Modulating oxygen vacancy concentration on Bi4V2O11 nanorods for synergistic photo-driven plastic waste oxidation and CO2 reduction

Abstract

Sunlight-driven CO₂ reduction coupled with photo-oxidation of plastic waste into value-added chemicals is a very attractive approach towards solving the greenhouse and environmental crisis. Herein, Bi₄V₂O₁₁ nanorods with regulable O-vacancy concentration have been synthesized by the solvothermal method, aiming to provide abundant active sites for CO₂ adsorption and boost the separation of photogenerated carriers. In a dual-function system, gas production (CO) mainly from the CO₂ reduction-half-reaction reaches 64.7 μmol g⁻¹ h⁻¹ on Bi₄V₂O₁₁ with rich oxygen vacancies (V_O-BVO-15) in PET hydrolysis solution under 300 W Xe lamp irradiation, 24.5-fold higher than that in 2 M KOH solution.

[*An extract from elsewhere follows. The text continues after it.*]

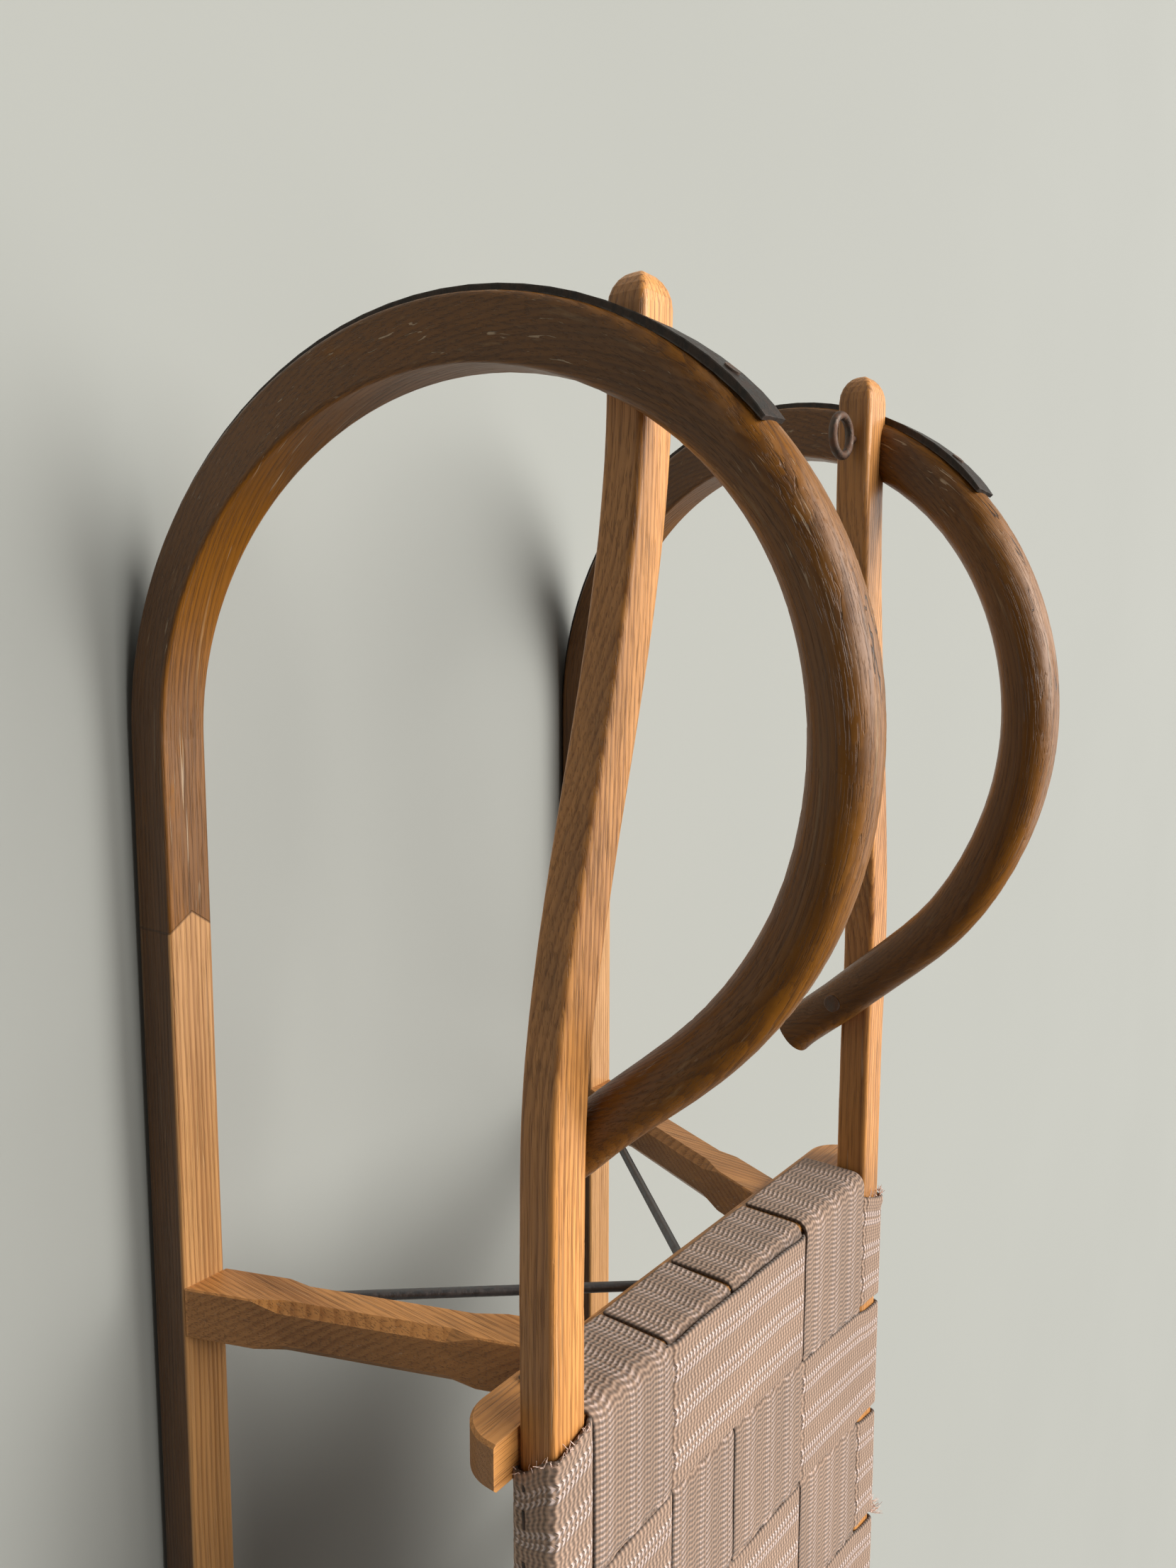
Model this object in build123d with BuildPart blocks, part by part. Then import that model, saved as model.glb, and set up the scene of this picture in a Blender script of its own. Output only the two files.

Moreover, a considerable amount of HCOOH product with a conversion rate of 0.7 mmol g_cata.⁻¹ is also achieved under 5 h of irradiation. Glyoxal (6.9 mmol g_cata.⁻¹) and glyoxylate (3.2 mmol g_cata.⁻¹) are produced mainly from the PET oxidation-half-reaction. This work presents an in-depth study of the development of Bi–O–V photocatalysts through defect engineering for photocatalytic CO₂ reduction and demonstrates a promising strategy for reuse of plastic waste and realizing carbon cycle with low energy consumption.